**EXERCISE BRIEF**
Please repeat only the stretch of records running from the first line through the line that contains "the butt knob.".

**DATA TO USE**
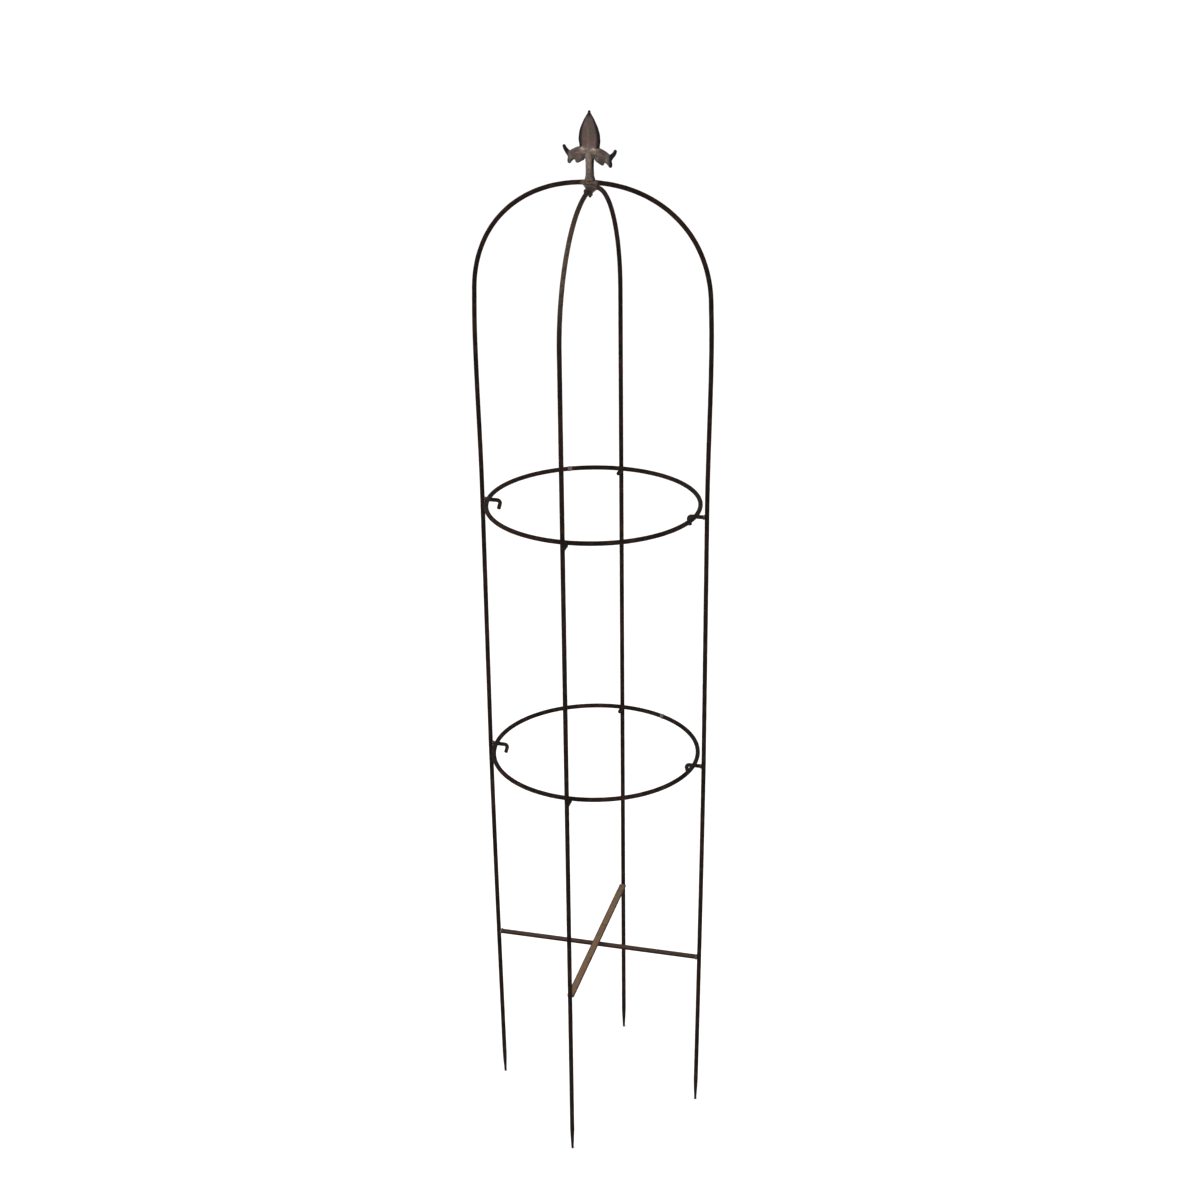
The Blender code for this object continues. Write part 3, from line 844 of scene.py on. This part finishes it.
def build_support(node_name, body, material, seed):
    """One hook or peg that a hoop lies on, as a cut and bent piece of round bar."""
    low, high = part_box(node_name)
    middle = (low + high) / 2
    axis = 0 if abs(middle.x) > abs(middle.y) else 1
    inner, outer = sorted((abs(low[axis]), abs(high[axis])))
    level = high.z - SUPPORT_RADIUS
    if node_name.startswith("hook"):
        line = hook_line(outer, inner + SUPPORT_RADIUS)
    else:
        steps = np.arange(0.0, outer - inner - CUT_EDGE, SUPPORT_STEP)
        line = [(outer - step, 0.0, 0.0) for step in steps]
        line += [(inner + CUT_EDGE, 0.0, 0.0), (inner, 0.0, 0.0)]
    count = len(line)

    def section(index):
        radius = SUPPORT_RADIUS - (CUT_EDGE if index == count - 1 else 0.0)
        return radius, radius, 2.0

    mesh = sweep(node_name + "_bar", line, ALONG, section, SUPPORT_SIDES, False, seed, CUT_BAR_RELIEF)
    mesh.set_sharp_from_angle(angle=math.radians(50.0))
    mesh.transform(Matrix.Translation((0.0, 0.0, level)))
    turned(mesh, math.degrees(math.atan2(middle.y, middle.x)))
    add_piece(node_name + "_bar", mesh, body, "hook_steel", material, node_name)


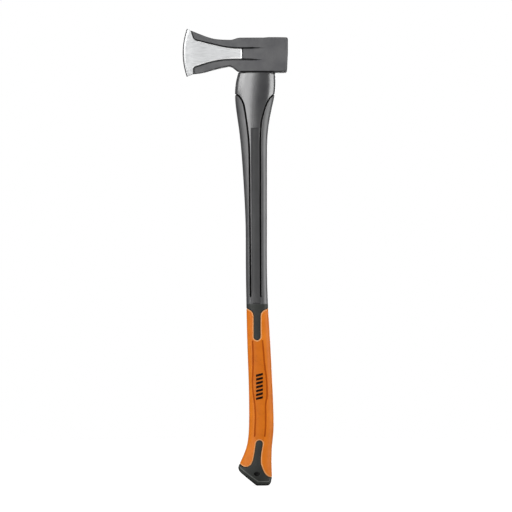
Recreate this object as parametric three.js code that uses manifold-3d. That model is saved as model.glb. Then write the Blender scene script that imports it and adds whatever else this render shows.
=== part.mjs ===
// Long-handled flat-head axe: a forged head bonded on a moulded composite handle.
//
// Units are millimetres. +Z runs up the handle to the head, -X faces the cutting edge,
// +X faces the hammer poll and Y is the thickness, with Y = 0 in the middle of the axe.
// The origin is the centre of the flat heel under the butt knob.

import * as THREE from "three";
import { mergeVertices } from "three/addons/utils/BufferGeometryUtils.js";
import Module from "manifold-3d";

const wasm = await Module();
wasm.setup();

// ---- Driving dimensions ----

const GAP = 0.3; // clearance between neighbouring pieces
const SIDES = 24; // corners round each handle section
const SQUARENESS = 2.5; // superellipse power of the handle's sections

// Forged head
const CHEEK = 24; // half thickness at the eye and poll
const HEAD_FOOT = 814; // height of the head's underside
const HEAD_TOP = 881.3; // height over the eye
const POLL_TOP = 882.1; // height over the poll, a little above the eye
const POLL_FACE = 50; // X of the hammer face
const POLL_CHAMFER = 2.5;
const NECK = -43; // X where the cheeks end and the blade starts
const EDGE_RADIUS = 142; // curve of the cutting edge, seen from the side
const EDGE_CENTRE = { x: -15.5, z: 852.3 };
const BEVEL = { width: 5.5, half: 2.4 }; // ground bevel behind the edge
const STRIP_END = -136; // X where the raised flanges stop behind the bit

// Eye and the tongue in it, both ovals on one vertical axis
const EYE_X = -8;
const EYE_FOOT = { length: 27.5, width: 12.8 }; // half sizes at the foot of the eye
const EYE_CROWN = { length: 29.5, width: 14.3 }; // half sizes at the top, wider to lock the resin
const TONGUE = { length: 25.5, width: 10.8, top: 873 };
const TONGUE_RIB = { pitch: 12, depth: 0.8 }; // keying rings that the resin grips
const RESIN_TOP = 878;
const GASKET_TOP = 820;

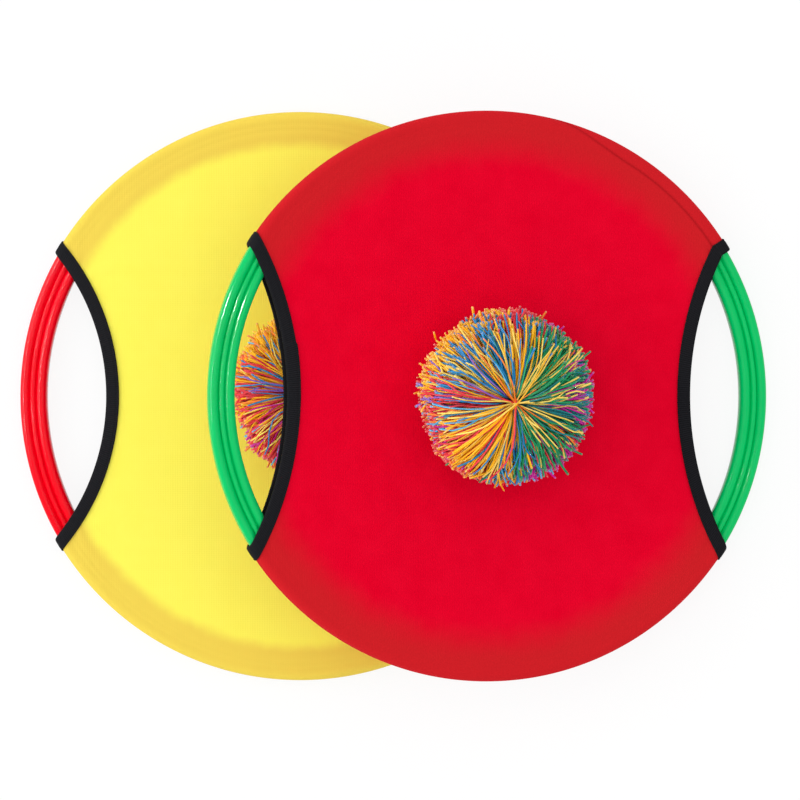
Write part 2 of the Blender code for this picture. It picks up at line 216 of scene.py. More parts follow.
@dataclass(frozen=True)
class StretchKnit:
    """Polyester and elastane tricot, warp knitted, piece dyed and stretched over the hoop.

    The eye gets a matt, even colour with faint lengthwise wales and a soft bloom at grazing angles.
    Over the hoop the thin cloth lets the plastic's colour through, as a muddy band with a soft edge.
    """

    name: str
    colour: str
    deep: str
    over_hoop: str
    band_start: float = 0.1295
    band_end: float = 0.1375
    band_wander: float = 4 * MM
    wale_pitch: float = 1.3 * MM
    course_pitch: float = 1.0 * MM
    relief: float = 0.03 * MM
    mottle: float = 14 * MM
    seam_dark: float = 0.26
    shading: tuple[float, float] = (0.99, 1.008)

    def material(self) -> Material:
        """Builds the cloth's shader, patterned in the flat cut's own millimetres.

        Returns:
            The material.
        """
        made, shader, add = new_material(self.name)
        dye = linear(self.colour)
        cut = add("UVMap", {}, uv_map="cut")
        centred = add("VectorMath", {0: cut, 1: (0.5, 0.5, 0.0)}, operation="SUBTRACT")
        flat = add("VectorMath", {0: centred, "Scale": CUT_SPAN}, operation="SCALE")
        radius = add("VectorMath", {0: flat}, operation="LENGTH").outputs["Value"]
        spots = {"Vector": flat, "Scale": 1 / self.mottle, "Detail": 4.0, "Roughness": 0.55}
        blotches = add("TexNoise", spots, noise_dimensions="2D")
        wander = add("Math", {0: blotches, 1: self.band_wander, 2: radius}, operation="MULTIPLY_ADD")
        start, end = (edge + self.band_wander / 2 for edge in (self.band_start, self.band_end))
        edges = {"Value": wander, "From Min": start, "From Max": end}
        band = add("MapRange", edges, interpolation_type="SMOOTHSTEP")
        body = add("Mix", {0: blotches, 6: linear(self.deep), 7: dye}, data_type="RGBA").outputs[2]
        dyed = add("Mix", {0: band, 6: body, 7: linear(self.over_hoop)}, data_type="RGBA").outputs[2]
        # Real wales are about 0.6 mm apart. They are drawn coarser, so that they show at this size.
        lines = {"Scale": WAVE_PERIOD / self.wale_pitch, "Distortion": 0.6, "Detail Scale": 1.0}
        wales = add("TexWave", {"Vector": flat, **lines}, bands_direction="X").outputs["Fac"]
        lines = {"Scale": WAVE_PERIOD / self.course_pitch, "Distortion": 0.8}
        courses = add("TexWave", {"Vector": flat, **lines}, bands_direction="Y").outputs["Fac"]
        # A wale stands out twice as much as a course
        loops = add("Math", {0: wales, 1: 2.0, 2: courses}, operation="MULTIPLY_ADD")
        low, high = self.shading
        shaded = add("MapRange", {"Value": loops, "From Max": 3.0, "To Min": low, "To Max": high})
        # The colour is darker along the seam line, where the seam map is 1, and it fades beside it.
        seam = add("SeparateXYZ", {0: add("UVMap", {}, uv_map="seam")})
        seam_darkened = add("Math", {0: seam, 1: -self.seam_dark, 2: shaded}, operation="MULTIPLY_ADD")
        inputs = {
            "Base Color": add("VectorMath", {0: dyed, "Scale": seam_darkened}, operation="SCALE"),
            "Normal": add("Bump", {"Height": loops, "Distance": self.relief, "Strength": 0.7}),
            "Roughness": 0.85,
            "Specular IOR Level": 0.08,
            "Specular Tint": dye,
            "Sheen Weight": 0.12,
            "Sheen Roughness": 0.4,
            "Sheen Tint": dye,
        }
        connect(shader, inputs)
        return made


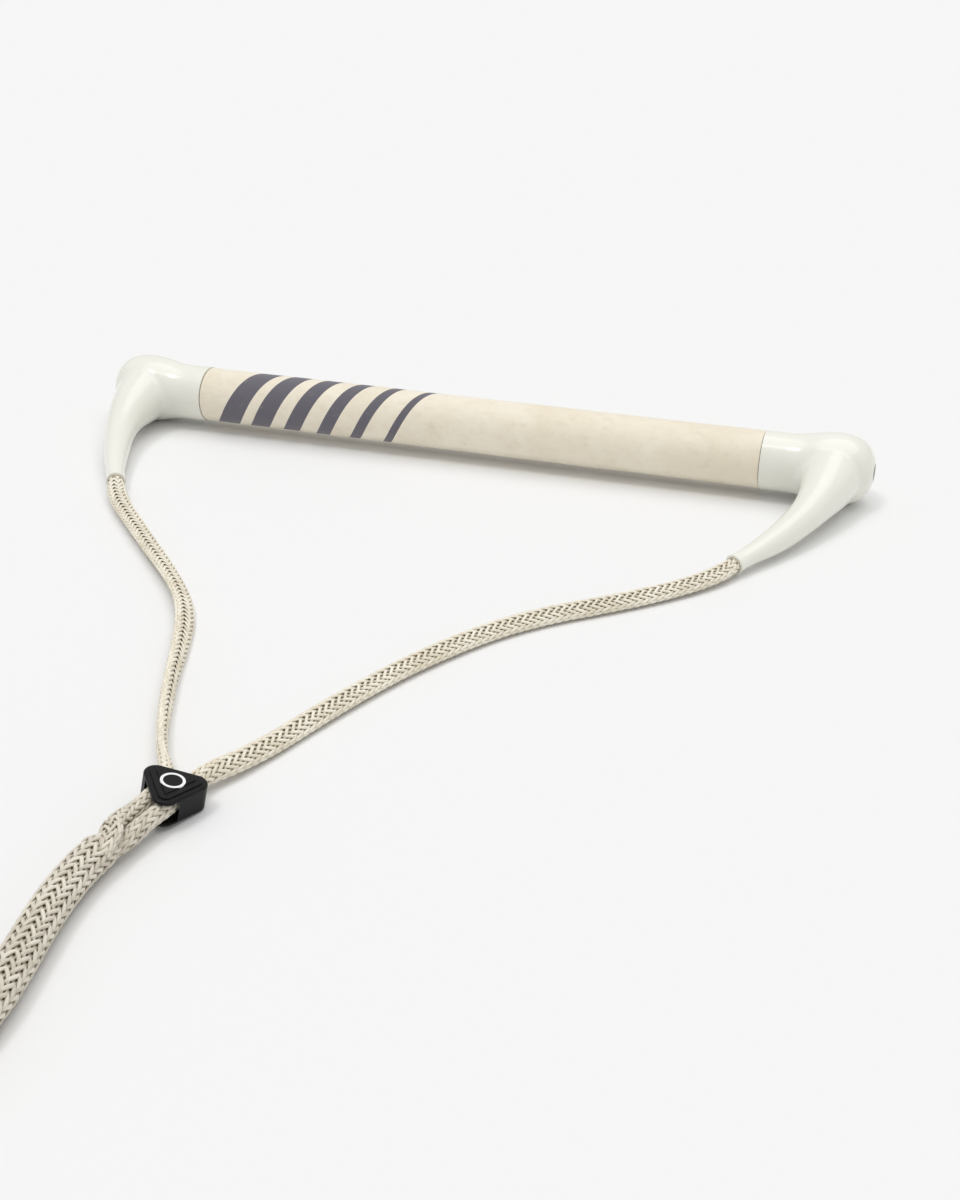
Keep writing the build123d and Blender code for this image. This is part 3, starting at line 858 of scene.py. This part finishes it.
def add_grip():
    """The suede wrap: a sleeve whose ends turn in to the foam, with a butt seam underneath.

    Its radius is the grip's, less a quarter circle at each end, less a narrow dip at the seam,
    plus a few hundredths of a millimetre of slow swell.
    """
    inset = np.linspace(0, 1, 7)
    straight = WRAP_HALF - GRIP_EDGE
    end_x = straight + GRIP_EDGE * np.sin(inset * np.pi / 2)
    end_drop = GRIP_EDGE * (1 - np.cos(inset * np.pi / 2))
    x = np.concatenate([-end_x[::-1], np.linspace(-straight, straight, GRIP_ROWS)[1:-1], end_x])
    drop = np.concatenate([end_drop[::-1], np.zeros(GRIP_ROWS - 2), end_drop])
    angle = np.linspace(-np.pi, np.pi, GRIP_COLUMNS)
    arc = angle * WRAP_RADIUS / MM
    seam = SEAM_DEPTH * np.exp(-((np.abs(arc) - SEAM_AT) / SEAM_SPREAD) ** 2)
    swell = SWELL * (np.sin(x[:, None] * 61 + 2 * angle)
                     + np.sin(x[:, None] * 143 - 3 * angle + 1))
    radius = WRAP_RADIUS - drop[:, None] - seam[None] + swell - GRIP_INSET
    lining = np.full((2, GRIP_COLUMNS), WRAP_RADIUS - LINING_INSET)
    radius = np.concatenate([radius, lining, radius[:1]])
    places = np.concatenate([x, [WRAP_HALF, -WRAP_HALF], x[:1]])[:, None]
    points = np.stack(np.broadcast_arrays(
        places, BAR_Y - radius * np.sin(angle), BAR_Z + radius * np.cos(angle)), axis=-1)
    uv = np.stack(np.broadcast_arrays(places / MM, arc), axis=-1)
    faces = [face[::-1] for face in grid_faces(len(points), GRIP_COLUMNS, loop=False)]
    piece = add_object("grip_suede", points, faces, [suede_material()], uv)
    outward(piece)
    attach(piece, "handle")
    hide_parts("grip_wrap")
    return piece


grip = add_grip()
dress_cad_nodes()


# ---- floor and light -----------------------------------------------------------------------
FLOOR_REACH = 15.0
FLOOR_TONE = 0.862
SKY_LEVEL = 0.58


def add_floor():
    """A square pale floor, dull all over."""
    far = FLOOR_REACH
    corners = [(-far, -far, 0), (far, -far, 0), (far, far, 0), (-far, far, 0)]
    mesh = bpy.data.meshes.new("floor")
    mesh.from_pydata(corners, [], [(0, 1, 2, 3)])
    floor = bpy.data.objects.new("floor", mesh)
    bpy.context.collection.objects.link(floor)
    s = Shader("floor", Roughness=1.0, Specular_IOR_Level=0.0)
    s.bsdf.inputs["Base Color"].default_value = (FLOOR_TONE, FLOOR_TONE, FLOOR_TONE, 1)
    mesh.materials.append(s.material)


def add_sun(name, strength, spread, tilt, turn):
    """A wide, even light from a long way off. Its spread is the angle that it fills in the sky."""
    data = bpy.data.lights.new(name, "SUN")
    data.energy = strength
    data.angle = math.radians(spread)
    light = bpy.data.objects.new(name, data)
    light.rotation_euler = (math.radians(tilt), 0, math.radians(turn))
    bpy.context.collection.objects.link(light)


def add_world(level):
    """An even white sky of the given strength."""
    world = bpy.data.worlds.new("world")
    world.use_nodes = True
    world.node_tree.nodes["Background"].inputs[0].default_value = (1, 1, 1, 1)
    world.node_tree.nodes["Background"].inputs[1].default_value = level
    bpy.context.scene.world = world


add_floor()
add_world(SKY_LEVEL)
add_sun("key", 0.45, 12, 20, -50)
add_sun("over", 1.15, 60, 10, 150)
bpy.context.scene.view_settings.view_transform = "Standard"
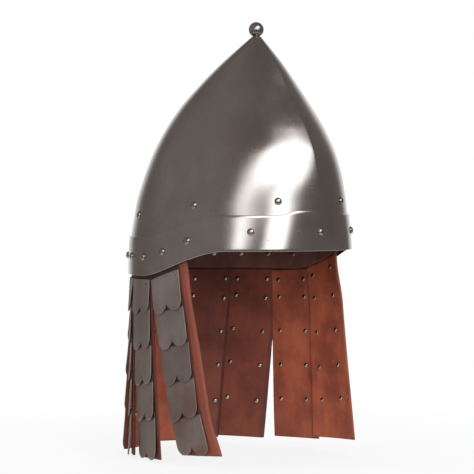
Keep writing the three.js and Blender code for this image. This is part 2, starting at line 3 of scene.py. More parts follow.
import bmesh
import bpy
import numpy as np
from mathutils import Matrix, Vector


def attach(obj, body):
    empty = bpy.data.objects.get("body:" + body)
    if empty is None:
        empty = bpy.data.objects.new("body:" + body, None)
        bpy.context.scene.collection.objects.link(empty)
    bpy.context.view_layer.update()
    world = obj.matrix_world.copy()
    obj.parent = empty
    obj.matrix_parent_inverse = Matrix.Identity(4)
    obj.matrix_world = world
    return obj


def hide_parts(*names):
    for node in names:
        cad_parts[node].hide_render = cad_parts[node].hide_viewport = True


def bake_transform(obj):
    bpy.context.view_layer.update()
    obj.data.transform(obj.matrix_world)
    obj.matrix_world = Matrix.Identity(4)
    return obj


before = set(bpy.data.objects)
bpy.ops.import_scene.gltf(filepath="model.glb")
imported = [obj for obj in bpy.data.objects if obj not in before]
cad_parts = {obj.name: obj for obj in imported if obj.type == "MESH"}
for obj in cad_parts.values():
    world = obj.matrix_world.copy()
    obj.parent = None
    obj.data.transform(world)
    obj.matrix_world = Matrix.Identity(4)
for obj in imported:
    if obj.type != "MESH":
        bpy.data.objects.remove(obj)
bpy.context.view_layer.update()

# Camera. A long lens stands off the wearer's right front, a little above the brow band, as for a
# catalogue picture. It looks slightly down, with no shift and no tilt to either side.
CAMERA_AZIMUTH = math.radians(39.94)
CAMERA_DISTANCE = 2.5443
CAMERA_HEIGHT = 0.0749
LENS_PIXELS = 2493.2
PICTURE_PIXELS = 474
HELMET_AXIS_PIXEL = 239.5
HORIZON_PIXEL = 174.8


def placed(name, data):
    """A new object of the scene."""
    thing = bpy.data.objects.new(name, data)
    bpy.context.collection.objects.link(thing)
    return thing


toward = Vector((math.sin(CAMERA_AZIMUTH), math.cos(CAMERA_AZIMUTH), 0))
sideways = Vector((toward.y, -toward.x, 0))
pan = math.atan((HELMET_AXIS_PIXEL - PICTURE_PIXELS / 2) / LENS_PIXELS)
dip = math.atan((PICTURE_PIXELS / 2 - HORIZON_PIXEL) / LENS_PIXELS)
look = (toward * math.cos(pan) - sideways * math.sin(pan)) * math.cos(dip) - Vector((0, 0, math.sin(dip)))
lens = bpy.data.cameras.new("picture_lens")
lens.sensor_width = 36
lens.lens = LENS_PIXELS * lens.sensor_width / PICTURE_PIXELS
lens.clip_end = 50
camera = placed("picture_camera", lens)
camera.location = -toward * CAMERA_DISTANCE + Vector((0, 0, CAMERA_HEIGHT))
camera.rotation_euler = look.to_track_quat("-Z", "Y").to_euler()
bpy.context.scene.camera = camera

# Skull. One bowl of polished steel sheet raised to a point that stands forward of the middle, with
# a ridge beaten up the front from nothing at the brow to sharp at the point.
SKULL_HEIGHT = 0.213
SKULL_HALF_LENGTH = 0.1234
SKULL_HALF_WIDTH = 0.1034
POINT_FORWARD = 0.0263
SKULL_SHEET = 0.0015
SKULL_SHEET_AT_POINT = 0.0023
SKULL_EDGE_ABOVE_RIM = 0.003
RIDGE_RISE = 0.24
RIDGE_SPREAD = 55  # degrees to each side
RIDGE_ROUNDING = 0.35
RIM_DIP = 0.0265
RIM_DIP_FROM, RIM_DIP_TO = 51, 104  # degrees from the front
level_shares = np.array([-0.169, 0, 0.211, 0.329, 0.451, 0.563, 0.665, 0.77, 0.864, 0.939, 1])
length_shares = np.array([1.01, 1, 0.932, 0.876, 0.791, 0.678, 0.551, 0.408, 0.277, 0.155, 0.048])
width_shares = np.array([1.007, 1, 0.973, 0.927, 0.86, 0.768, 0.65, 0.492, 0.326, 0.18, 0.056])
centre_shares = np.array([0, 0, 0.07, 0.175, 0.268, 0.325, 0.39, 0.53, 0.705, 0.862, 1])
ridge_shares = np.array([0, 0, 0.211, 0.33, 0.45, 0.563, 0.665, 0.77, 0.864, 0.94, 0.8])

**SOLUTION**
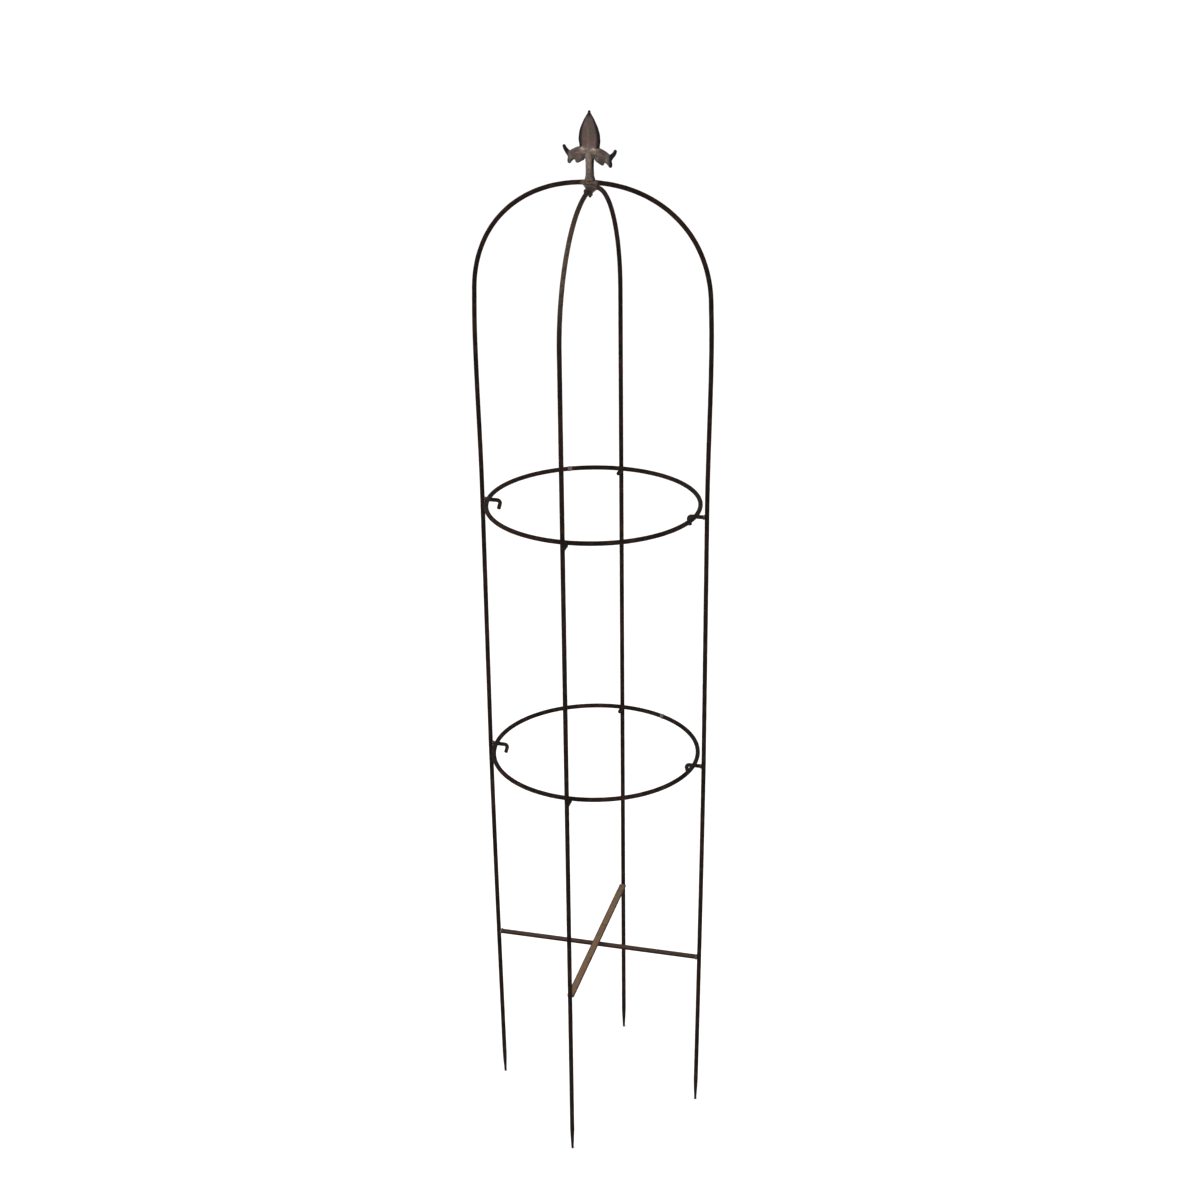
The Blender code for this object continues. Write part 3, from line 844 of scene.py on. This part finishes it.
def build_support(node_name, body, material, seed):
    """One hook or peg that a hoop lies on, as a cut and bent piece of round bar."""
    low, high = part_box(node_name)
    middle = (low + high) / 2
    axis = 0 if abs(middle.x) > abs(middle.y) else 1
    inner, outer = sorted((abs(low[axis]), abs(high[axis])))
    level = high.z - SUPPORT_RADIUS
    if node_name.startswith("hook"):
        line = hook_line(outer, inner + SUPPORT_RADIUS)
    else:
        steps = np.arange(0.0, outer - inner - CUT_EDGE, SUPPORT_STEP)
        line = [(outer - step, 0.0, 0.0) for step in steps]
        line += [(inner + CUT_EDGE, 0.0, 0.0), (inner, 0.0, 0.0)]
    count = len(line)

    def section(index):
        radius = SUPPORT_RADIUS - (CUT_EDGE if index == count - 1 else 0.0)
        return radius, radius, 2.0

    mesh = sweep(node_name + "_bar", line, ALONG, section, SUPPORT_SIDES, False, seed, CUT_BAR_RELIEF)
    mesh.set_sharp_from_angle(angle=math.radians(50.0))
    mesh.transform(Matrix.Translation((0.0, 0.0, level)))
    turned(mesh, math.degrees(math.atan2(middle.y, middle.x)))
    add_piece(node_name + "_bar", mesh, body, "hook_steel", material, node_name)


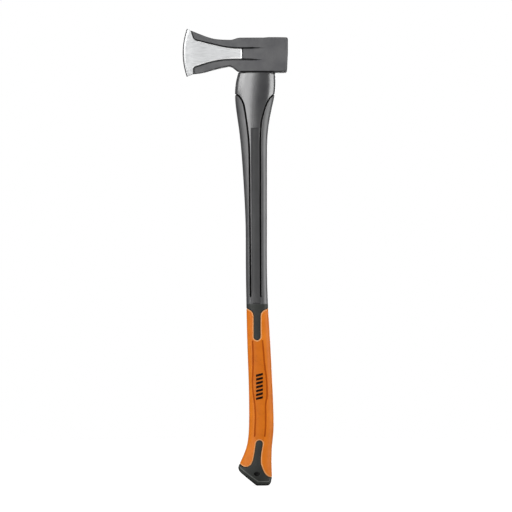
Recreate this object as parametric three.js code that uses manifold-3d. That model is saved as model.glb. Then write the Blender scene script that imports it and adds whatever else this render shows.
=== part.mjs ===
// Long-handled flat-head axe: a forged head bonded on a moulded composite handle.
//
// Units are millimetres. +Z runs up the handle to the head, -X faces the cutting edge,
// +X faces the hammer poll and Y is the thickness, with Y = 0 in the middle of the axe.
// The origin is the centre of the flat heel under the butt knob.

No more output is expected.